Иногда из глубин сознания всплывала Нина-старая-зануда, которая весьма толсто намекала, что эйфория не по делу. Ну звонит он тебе, интересуется самочувствием, обсуждает с тобой работу, говорила она, и что? Домой-то все равно идет к Зае. Ужинает с ней, смотрит кино в обнимку, ложится с ней в постель, между прочим. Она варит ему борщи, покупает трусы, а ее мама считает его почти зятем.

Плевать, отвечала Нина-девочка-припевочка. Без аргументов. Просто плевать.

Вот теперь я уже могла вообразить что угодно. Даже не краснея. И иногда ловила себя на том, что лежу, уставясь в пространство, с блаженной улыбкой. И кино на этом мысленном экране крутится определенно для взрослых.

В субботу, тридцатого сентября, я поехала к маме. В понедельник все равно уже надо было выходить на работу, а тут еще Вера-Надежда-Любовь-София. Всесветные бабьи именины. Мы всегда немножко их праздновали, хотя ни одной женщины с таким именем у нас в семье не было. Скорее, чисто символически. Как то, без чего невозможно жить.

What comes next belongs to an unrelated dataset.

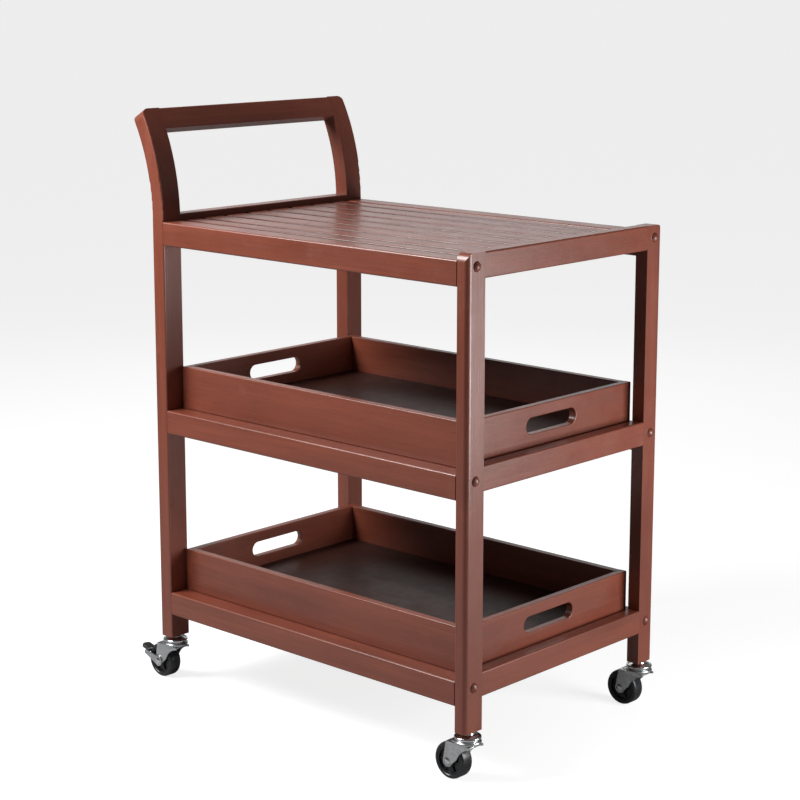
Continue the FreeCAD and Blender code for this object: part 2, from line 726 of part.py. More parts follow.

В Левашово я приехала ближе к вечеру, солнце уже садилось в легкую дымку тумана. Было тихо и как-то торжественно, что ли. Деревья сияли золотым и багряно-красным. По радио тихо пел мой любимый Крис де Бург. Я сидела в машине, не торопясь выйти, как будто чувствовала, что это последние счастливые дни, и хотела насладиться каждым мгновением.